▶ **SHORT PROBLEM**: Your answer should consist solely of the lines from the one with "function named(name, geometry, material)" through the one with "points = [vertex.co", copied exactly, endpoints included.

▶ **GIVEN MATERIAL**:
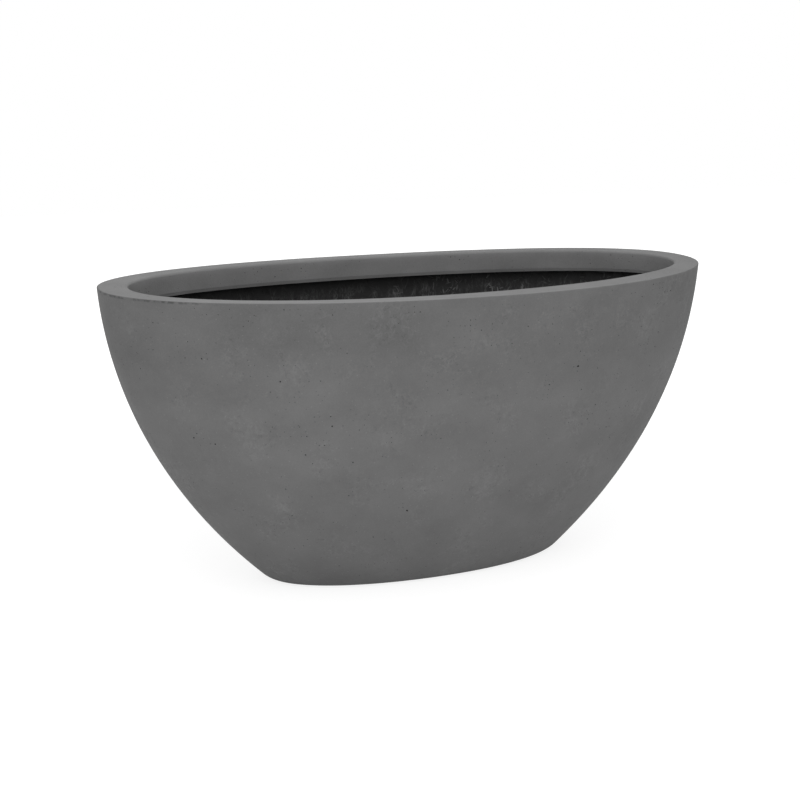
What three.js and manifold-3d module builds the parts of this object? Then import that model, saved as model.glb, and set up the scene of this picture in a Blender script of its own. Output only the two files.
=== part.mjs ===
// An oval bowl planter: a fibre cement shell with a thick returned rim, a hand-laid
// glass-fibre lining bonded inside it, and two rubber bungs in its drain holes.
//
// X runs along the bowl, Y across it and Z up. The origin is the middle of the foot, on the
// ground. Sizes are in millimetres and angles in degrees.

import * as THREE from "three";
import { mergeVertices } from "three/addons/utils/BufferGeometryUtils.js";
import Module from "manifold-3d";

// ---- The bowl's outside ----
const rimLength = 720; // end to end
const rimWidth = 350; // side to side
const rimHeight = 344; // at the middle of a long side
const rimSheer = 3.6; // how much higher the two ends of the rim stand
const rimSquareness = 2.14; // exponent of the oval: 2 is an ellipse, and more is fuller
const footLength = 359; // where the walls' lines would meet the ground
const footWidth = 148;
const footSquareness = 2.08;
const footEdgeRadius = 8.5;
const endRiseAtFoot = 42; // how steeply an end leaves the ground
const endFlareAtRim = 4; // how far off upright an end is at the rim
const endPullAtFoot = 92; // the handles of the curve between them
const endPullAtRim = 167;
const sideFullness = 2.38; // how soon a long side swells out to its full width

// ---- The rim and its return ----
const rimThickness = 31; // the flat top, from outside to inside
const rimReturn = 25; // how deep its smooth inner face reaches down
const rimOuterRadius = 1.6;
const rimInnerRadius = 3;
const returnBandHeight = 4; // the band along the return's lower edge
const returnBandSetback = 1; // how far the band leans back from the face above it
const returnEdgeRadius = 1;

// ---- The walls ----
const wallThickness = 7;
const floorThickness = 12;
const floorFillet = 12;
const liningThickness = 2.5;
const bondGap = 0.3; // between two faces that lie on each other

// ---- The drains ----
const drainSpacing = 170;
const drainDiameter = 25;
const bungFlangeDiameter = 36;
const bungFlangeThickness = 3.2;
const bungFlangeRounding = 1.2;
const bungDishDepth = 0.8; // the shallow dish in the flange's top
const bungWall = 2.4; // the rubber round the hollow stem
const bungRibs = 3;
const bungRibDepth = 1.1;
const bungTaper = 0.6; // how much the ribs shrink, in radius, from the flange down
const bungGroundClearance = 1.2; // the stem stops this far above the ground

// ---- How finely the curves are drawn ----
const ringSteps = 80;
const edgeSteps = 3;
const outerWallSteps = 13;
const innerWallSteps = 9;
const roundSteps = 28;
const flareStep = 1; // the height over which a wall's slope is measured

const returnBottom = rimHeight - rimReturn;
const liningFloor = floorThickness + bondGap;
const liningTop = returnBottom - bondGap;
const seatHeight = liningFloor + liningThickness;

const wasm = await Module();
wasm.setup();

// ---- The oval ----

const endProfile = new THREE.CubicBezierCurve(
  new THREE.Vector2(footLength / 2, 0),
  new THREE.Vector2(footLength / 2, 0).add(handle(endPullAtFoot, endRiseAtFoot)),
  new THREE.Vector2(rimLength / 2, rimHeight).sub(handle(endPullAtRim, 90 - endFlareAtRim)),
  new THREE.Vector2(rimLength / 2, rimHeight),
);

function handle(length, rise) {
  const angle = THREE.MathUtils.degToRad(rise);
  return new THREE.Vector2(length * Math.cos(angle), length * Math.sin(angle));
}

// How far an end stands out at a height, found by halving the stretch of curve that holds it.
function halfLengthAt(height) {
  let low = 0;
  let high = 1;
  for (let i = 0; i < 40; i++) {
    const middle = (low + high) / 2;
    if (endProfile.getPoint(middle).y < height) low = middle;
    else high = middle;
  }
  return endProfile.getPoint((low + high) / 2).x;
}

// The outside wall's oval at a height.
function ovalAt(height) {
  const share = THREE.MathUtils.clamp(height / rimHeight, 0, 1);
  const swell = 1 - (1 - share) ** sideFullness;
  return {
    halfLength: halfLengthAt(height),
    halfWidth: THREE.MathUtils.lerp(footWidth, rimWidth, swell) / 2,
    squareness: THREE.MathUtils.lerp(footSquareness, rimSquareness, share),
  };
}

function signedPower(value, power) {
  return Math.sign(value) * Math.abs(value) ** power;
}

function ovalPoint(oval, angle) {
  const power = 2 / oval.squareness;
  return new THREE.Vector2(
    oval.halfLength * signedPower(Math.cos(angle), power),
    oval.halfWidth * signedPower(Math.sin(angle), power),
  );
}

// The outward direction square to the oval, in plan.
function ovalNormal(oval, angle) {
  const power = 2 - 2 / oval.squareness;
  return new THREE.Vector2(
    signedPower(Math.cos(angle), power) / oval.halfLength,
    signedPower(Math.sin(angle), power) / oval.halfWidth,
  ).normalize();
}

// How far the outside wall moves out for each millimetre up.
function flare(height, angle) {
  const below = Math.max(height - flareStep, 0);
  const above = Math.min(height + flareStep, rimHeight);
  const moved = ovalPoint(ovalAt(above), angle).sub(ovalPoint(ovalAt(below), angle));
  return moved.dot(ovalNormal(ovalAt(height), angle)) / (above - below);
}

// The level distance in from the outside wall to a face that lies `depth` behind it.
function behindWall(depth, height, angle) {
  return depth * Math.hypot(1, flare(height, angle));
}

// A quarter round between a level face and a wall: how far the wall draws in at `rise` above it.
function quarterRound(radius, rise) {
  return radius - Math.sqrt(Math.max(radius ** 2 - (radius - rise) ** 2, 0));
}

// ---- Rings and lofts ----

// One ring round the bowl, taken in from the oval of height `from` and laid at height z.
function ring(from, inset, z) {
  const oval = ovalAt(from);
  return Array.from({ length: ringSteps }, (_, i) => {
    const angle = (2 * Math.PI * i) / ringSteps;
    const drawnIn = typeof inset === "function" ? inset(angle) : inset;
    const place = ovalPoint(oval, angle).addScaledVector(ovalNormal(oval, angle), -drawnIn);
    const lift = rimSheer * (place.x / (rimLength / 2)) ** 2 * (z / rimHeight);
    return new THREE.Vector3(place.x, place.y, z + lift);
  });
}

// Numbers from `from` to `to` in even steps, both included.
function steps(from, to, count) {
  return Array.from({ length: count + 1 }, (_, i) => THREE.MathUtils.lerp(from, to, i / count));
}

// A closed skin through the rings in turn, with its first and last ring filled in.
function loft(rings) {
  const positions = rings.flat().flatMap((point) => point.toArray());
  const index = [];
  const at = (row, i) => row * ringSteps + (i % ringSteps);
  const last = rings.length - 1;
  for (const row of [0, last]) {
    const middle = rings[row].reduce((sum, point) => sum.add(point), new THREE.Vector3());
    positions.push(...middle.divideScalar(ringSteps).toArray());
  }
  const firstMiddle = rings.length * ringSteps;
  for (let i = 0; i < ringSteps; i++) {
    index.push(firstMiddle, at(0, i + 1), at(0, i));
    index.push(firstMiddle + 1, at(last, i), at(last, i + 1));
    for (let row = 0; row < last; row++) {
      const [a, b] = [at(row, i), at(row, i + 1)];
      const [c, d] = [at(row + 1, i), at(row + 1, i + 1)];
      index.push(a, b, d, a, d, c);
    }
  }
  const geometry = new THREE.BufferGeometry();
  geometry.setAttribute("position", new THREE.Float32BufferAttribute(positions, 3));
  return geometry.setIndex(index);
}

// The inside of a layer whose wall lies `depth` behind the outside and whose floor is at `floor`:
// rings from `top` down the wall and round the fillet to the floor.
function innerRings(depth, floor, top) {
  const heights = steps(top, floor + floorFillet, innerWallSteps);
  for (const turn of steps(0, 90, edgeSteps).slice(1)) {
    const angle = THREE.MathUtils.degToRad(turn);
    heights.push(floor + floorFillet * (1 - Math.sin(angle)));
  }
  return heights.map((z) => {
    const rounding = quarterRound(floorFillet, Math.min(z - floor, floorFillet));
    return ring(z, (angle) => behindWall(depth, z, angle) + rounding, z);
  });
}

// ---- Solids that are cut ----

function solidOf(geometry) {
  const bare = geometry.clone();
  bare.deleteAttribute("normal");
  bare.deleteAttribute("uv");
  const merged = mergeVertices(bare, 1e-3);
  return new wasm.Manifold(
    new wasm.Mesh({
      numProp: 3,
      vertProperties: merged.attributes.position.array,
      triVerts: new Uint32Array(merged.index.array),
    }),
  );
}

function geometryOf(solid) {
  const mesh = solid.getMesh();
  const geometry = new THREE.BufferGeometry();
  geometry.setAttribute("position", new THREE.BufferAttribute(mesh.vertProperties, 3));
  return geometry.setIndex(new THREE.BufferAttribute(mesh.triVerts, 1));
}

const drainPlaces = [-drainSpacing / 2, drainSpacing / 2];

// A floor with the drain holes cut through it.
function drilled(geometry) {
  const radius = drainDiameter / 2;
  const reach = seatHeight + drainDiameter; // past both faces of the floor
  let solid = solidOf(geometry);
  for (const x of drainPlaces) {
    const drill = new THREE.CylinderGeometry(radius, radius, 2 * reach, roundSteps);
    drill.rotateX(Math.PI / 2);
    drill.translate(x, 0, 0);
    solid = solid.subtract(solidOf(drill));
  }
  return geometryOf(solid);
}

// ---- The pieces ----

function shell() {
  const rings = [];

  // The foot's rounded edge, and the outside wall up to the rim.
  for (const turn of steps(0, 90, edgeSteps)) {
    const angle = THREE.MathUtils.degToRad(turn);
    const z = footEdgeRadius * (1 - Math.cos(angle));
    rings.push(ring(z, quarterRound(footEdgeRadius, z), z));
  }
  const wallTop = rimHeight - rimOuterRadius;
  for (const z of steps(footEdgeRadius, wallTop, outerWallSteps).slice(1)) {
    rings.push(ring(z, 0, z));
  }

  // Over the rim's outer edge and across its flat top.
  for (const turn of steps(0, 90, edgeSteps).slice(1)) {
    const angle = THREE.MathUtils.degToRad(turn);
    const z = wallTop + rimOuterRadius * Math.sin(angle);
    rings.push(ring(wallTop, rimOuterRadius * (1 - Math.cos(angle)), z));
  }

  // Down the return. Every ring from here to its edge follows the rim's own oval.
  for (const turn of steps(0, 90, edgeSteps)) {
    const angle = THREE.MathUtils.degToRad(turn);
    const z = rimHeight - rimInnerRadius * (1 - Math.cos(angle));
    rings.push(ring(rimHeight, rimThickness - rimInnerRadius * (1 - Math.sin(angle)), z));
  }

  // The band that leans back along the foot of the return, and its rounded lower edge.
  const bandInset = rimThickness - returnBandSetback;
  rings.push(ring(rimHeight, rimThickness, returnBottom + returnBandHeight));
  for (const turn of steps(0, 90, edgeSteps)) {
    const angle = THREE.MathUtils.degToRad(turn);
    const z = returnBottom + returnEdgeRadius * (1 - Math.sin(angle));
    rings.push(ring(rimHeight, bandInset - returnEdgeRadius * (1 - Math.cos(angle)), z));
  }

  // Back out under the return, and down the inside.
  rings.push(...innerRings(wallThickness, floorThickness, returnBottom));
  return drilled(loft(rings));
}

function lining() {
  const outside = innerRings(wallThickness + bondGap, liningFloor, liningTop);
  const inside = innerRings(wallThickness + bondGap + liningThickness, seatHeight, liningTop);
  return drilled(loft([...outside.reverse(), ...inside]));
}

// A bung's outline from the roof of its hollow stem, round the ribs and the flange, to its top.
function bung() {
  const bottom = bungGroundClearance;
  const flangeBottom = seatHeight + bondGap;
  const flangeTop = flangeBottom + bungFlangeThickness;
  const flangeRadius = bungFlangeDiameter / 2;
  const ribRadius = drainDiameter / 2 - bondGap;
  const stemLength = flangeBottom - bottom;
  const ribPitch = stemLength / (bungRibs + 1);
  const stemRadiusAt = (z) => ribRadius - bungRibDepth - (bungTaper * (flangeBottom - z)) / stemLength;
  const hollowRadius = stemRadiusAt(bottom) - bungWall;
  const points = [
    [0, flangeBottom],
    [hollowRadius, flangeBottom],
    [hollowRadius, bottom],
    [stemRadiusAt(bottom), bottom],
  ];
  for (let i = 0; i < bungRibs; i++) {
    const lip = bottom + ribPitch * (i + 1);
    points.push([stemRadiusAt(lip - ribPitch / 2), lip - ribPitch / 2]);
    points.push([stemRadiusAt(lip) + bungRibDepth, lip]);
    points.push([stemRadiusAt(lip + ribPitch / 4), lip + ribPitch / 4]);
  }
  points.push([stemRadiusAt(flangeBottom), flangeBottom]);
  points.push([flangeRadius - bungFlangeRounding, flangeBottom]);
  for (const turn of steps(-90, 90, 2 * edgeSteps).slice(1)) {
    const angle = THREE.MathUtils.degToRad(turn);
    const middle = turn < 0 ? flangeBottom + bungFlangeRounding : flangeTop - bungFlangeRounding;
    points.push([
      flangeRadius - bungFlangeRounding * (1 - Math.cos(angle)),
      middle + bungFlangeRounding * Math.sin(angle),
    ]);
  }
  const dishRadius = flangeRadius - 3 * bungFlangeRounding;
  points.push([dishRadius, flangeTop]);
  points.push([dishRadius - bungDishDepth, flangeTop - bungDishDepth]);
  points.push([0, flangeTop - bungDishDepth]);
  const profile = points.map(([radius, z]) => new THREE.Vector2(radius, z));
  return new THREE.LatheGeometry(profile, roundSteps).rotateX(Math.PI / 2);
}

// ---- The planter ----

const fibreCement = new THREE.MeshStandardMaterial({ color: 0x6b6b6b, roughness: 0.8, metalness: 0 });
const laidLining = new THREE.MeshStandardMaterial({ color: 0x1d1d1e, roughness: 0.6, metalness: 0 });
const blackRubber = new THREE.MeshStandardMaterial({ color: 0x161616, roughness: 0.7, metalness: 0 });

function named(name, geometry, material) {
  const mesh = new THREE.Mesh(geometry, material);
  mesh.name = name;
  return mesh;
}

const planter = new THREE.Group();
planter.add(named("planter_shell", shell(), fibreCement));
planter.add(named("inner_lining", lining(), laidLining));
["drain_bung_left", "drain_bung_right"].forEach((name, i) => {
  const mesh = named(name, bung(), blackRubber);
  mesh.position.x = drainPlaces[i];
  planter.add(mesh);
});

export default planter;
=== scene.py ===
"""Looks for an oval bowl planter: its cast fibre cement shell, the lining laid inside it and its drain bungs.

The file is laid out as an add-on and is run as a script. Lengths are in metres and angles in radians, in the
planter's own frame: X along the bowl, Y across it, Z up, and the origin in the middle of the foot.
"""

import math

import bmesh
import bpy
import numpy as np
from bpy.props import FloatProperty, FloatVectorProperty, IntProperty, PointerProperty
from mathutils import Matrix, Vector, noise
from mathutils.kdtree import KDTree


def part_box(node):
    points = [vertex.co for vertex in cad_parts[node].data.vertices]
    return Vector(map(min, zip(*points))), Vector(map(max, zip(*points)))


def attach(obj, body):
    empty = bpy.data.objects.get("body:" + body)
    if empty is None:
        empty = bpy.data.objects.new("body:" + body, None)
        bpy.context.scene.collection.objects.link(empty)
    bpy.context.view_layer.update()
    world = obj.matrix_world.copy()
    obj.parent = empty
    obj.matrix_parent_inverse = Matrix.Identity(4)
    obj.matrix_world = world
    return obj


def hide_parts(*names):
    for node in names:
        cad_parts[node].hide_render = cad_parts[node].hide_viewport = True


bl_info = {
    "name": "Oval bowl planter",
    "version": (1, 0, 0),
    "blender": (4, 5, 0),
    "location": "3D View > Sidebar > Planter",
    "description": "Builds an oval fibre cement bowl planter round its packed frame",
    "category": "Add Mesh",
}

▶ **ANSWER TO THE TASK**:
function named(name, geometry, material) {
  const mesh = new THREE.Mesh(geometry, material);
  mesh.name = name;
  return mesh;
}

const planter = new THREE.Group();
planter.add(named("planter_shell", shell(), fibreCement));
planter.add(named("inner_lining", lining(), laidLining));
["drain_bung_left", "drain_bung_right"].forEach((name, i) => {
  const mesh = named(name, bung(), blackRubber);
  mesh.position.x = drainPlaces[i];
  planter.add(mesh);
});

export default planter;
=== scene.py ===
"""Looks for an oval bowl planter: its cast fibre cement shell, the lining laid inside it and its drain bungs.

The file is laid out as an add-on and is run as a script. Lengths are in metres and angles in radians, in the
planter's own frame: X along the bowl, Y across it, Z up, and the origin in the middle of the foot.
"""

import math

import bmesh
import bpy
import numpy as np
from bpy.props import FloatProperty, FloatVectorProperty, IntProperty, PointerProperty
from mathutils import Matrix, Vector, noise
from mathutils.kdtree import KDTree


def part_box(node):
    points = [vertex.co for vertex in cad_parts[node].data.vertices]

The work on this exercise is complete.